11.1. Sostiene il ricorrente che il Tribunale non avrebbe dato conto delle ragioni per le quali ha qualificato la domanda di accertamento che la prestazione era stata resa in regime di collaborazione coordinata e continuativa dovesse essere riqualificata come domanda di riconoscimento della natura subordinata del rapporto.
12. Anche tale censura è inammissibile per le medesime ragioni esposte in risposta al precedente motivo che qui si richiamano.

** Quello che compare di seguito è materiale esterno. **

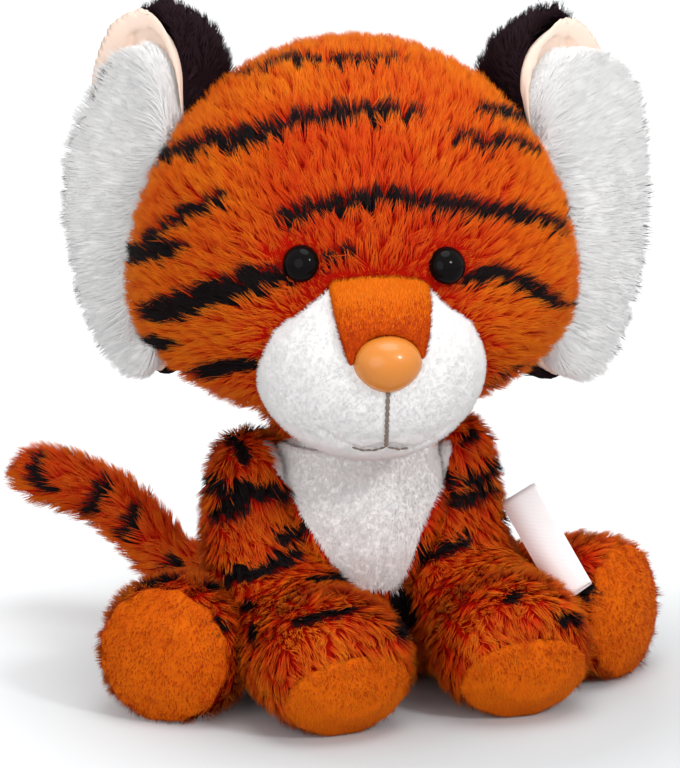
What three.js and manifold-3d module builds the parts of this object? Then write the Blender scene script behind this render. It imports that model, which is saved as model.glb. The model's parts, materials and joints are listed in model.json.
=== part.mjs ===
// Sitting plush tiger, about 140 mm tall: pile cloth skins over stuffing, with plastic eyes and nose.
// Millimetres, +Z up. The tiger faces -Y and +X is its own left. The origin is where its seat meets
// the floor. Every skin is drawn without its pile, so the toy with its fur is a little larger.

import * as THREE from 'three';
import { mergeVertices } from 'three/addons/utils/BufferGeometryUtils.js';
import Module from 'manifold-3d';

const wasm = await Module();
wasm.setup();

// Cloth and clearances
const cloth = 1.6; // a skin's thickness
const gap = 0.3; // what touching pieces keep between them
const overrun = 60; // how far a cutting tool reaches past what it cuts
const flatDepth = 0.4; // how much of each rounded underside is cut flat

// Torso, a pear with a ball for its neck
const torsoRadius = 22.5;
const torsoBack = 6; // how far its axis lies behind the origin
const torsoTop = 55;
const torsoRadiusShares = [0.97, 1, 1, 0.98, 0.82, 0.42];
const torsoSpineShares = [0, 0.4, 0.66, 0.8]; // heights where the spine has a point
const torsoEndRounds = [4.5, 9];
const neckHeight = 44; // the pivot of the head
const neckBack = 2;
const neckBall = 16;
const neckOpening = 10; // radius of the hole that the stuffing comes through
const pelletHeight = 15;
const bibTop = 49;
const bibFoot = 21;
const bibTopWidth = 38;
const bibFootWidth = 8;
const bibAside = 2.2; // how far its middle lies to the tiger's right
const panelCloth = 1.1; // thickness of a short-pile panel that lies on a skin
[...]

13. In conclusione il ricorso deve essere rigettato e le spese del giudizio vanno poste a carico del ricorrente soccombente e sono liquidate ella misura indicata in dispositivo. Ai sensi del D.P.R. n. 115 del 2002, art. 13, comma 1 quater, va dato atto della sussistenza dei presupposti per il versamento da parte del ricorrente dell’ulteriore importo a titolo di contributo unificato pari a quello dovuto per il ricorso a norma dell’art. 13, comma 1 bis del citato D.P.R..
P.Q.M.
La Corte, rigetta il ricorso.
Condanna il ricorrente al pagamento delle spese del giudizio di legittimità che si liquidano in Euro 4.000,00 per compensi professionali, Euro 200,00 per esborsi, 15% per spese forfetarie oltre agli accessori dovuti per legge.
Ai sensi del D.P.R. n. 115 del 2002, art. 13, comma 1 quater, dà atto della sussistenza dei presupposti per il versamento da parte del ricorrente dell’ulteriore importo a titolo di contributo unificato pari a quello dovuto per il ricorso a norma dell’art. 13, comma 1 bis del citato D.P.R..
Così deciso in Roma, nella Adunanza camerale, il 19 marzo 2019.